I'm five years older than Forster was then, and in these words I recognise my own analogous reservations about cyberspace. I was born at the end of the age of solitude and can't expect to feel anything but claustrophobia. The privacy that I am used to will be swept away, the air will boom with tweets, and Big Data will fashion my tastes. While it would be perverse to romanticise a world of homosexual abjection, I'll always be grateful for Maurice's ode to the greenwood. The novel argues for the preservation of a space, physical or psychological, beyond any sort of scrutiny or public comment, homophobic or otherwise.

Reading Treasure Island as a child, I remember feeling the power, wielded in the opening lines, of knowledge withheld. The narrator Jim tells us he has been asked "to write down the whole particulars about Treasure Island" but to keep back its bearings. This sentence, which outlined what would and would not be told, was also my first exposure to the convention of the severed date: "I take up my pen in the year of grace 17–." I can still picture that little slice of nothing cut into the page. There's something both dangerous and peaceful in that dash, a relinquishing of transparency and completion.
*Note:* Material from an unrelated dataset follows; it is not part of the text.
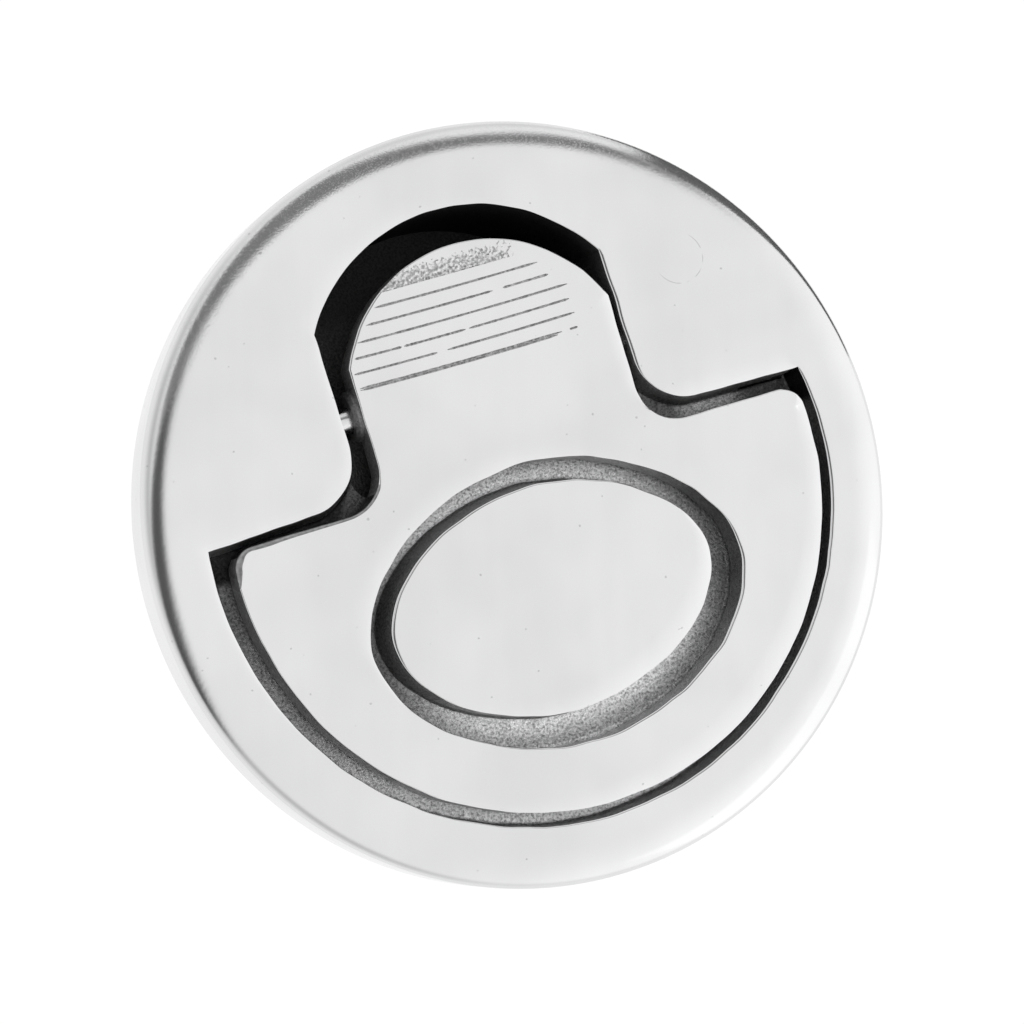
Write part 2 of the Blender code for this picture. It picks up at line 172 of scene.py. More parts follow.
# Drafted walls and filleted floor of the recess, as (height above the floor, how far in)
RECESS_WALL = ((0.0, 0.45 * MM), (0.12 * MM, 0.2 * MM), (0.45 * MM, 0.06 * MM), (1.0 * MM, 0.0))
ISLAND_WALL = ((0.0, 0.5 * MM), (0.15 * MM, 0.15 * MM), (0.5 * MM, 0.0))
RECESS_LEAN = 0.45 * MM
ISLAND_LEAN = 0.5 * MM

# The upper left side of the recess, whose walls and fillets get painted shade
SHADED_SIDE = Vector((-0.8, 0.6))
SHADED_FROM = 17.0 * MM
SHADED_FLAT = 0.85
SHADED_FADE = (12.9 * MM, 13.5 * MM, 1.0, 0.3)
ARC_FADE = (13.0 * MM, 20.0 * MM, 1.0, 0.45)

# Painted shade in the well, darkest behind the tip of the thumb tab
WELL_PAINTED_SHADE = (14.0 * MM, 20.5 * MM, 1.0, 0.2)

# Painted shade in the gaps above the ring's shoulders, and painted light on the part of the right one that
# looks lit
SHOULDER_GAPS = (0.5 * MM, 1.5 * MM, 1.0, 0.0)
GAP_LIT_FROM = (15.0 * MM, 17.0 * MM, 0.25, 0.75)
GAP_LIT_UNTIL = (19.5 * MM, 22.5 * MM, 0.75, 0.2)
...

If the dash seemed quaint to a boy in a 1980s schoolroom, it seems Jurassic in a Google world of instant facts and co‑ordinates. Social media, too, constantly invites us to fill in the blanks, to populate empty fields with our particulars, our bearings. There's joy and solidarity and succour to be had in this form of togetherness, and you might well argue that the dangers of obscurity are not worth the liberations. Wild places are by definition unsafe, elusive, and potentially diabolic. At the end of a dark corridor Maurice meets Clive, whose eventual rejection almost tears him to pieces. Maurice ultimately finds in Alec a comrade with whom to share the wilderness. But Forster makes clear that a life of real connection and intimacy takes guts, and if you want to find a friend you must be willing to face a leopard.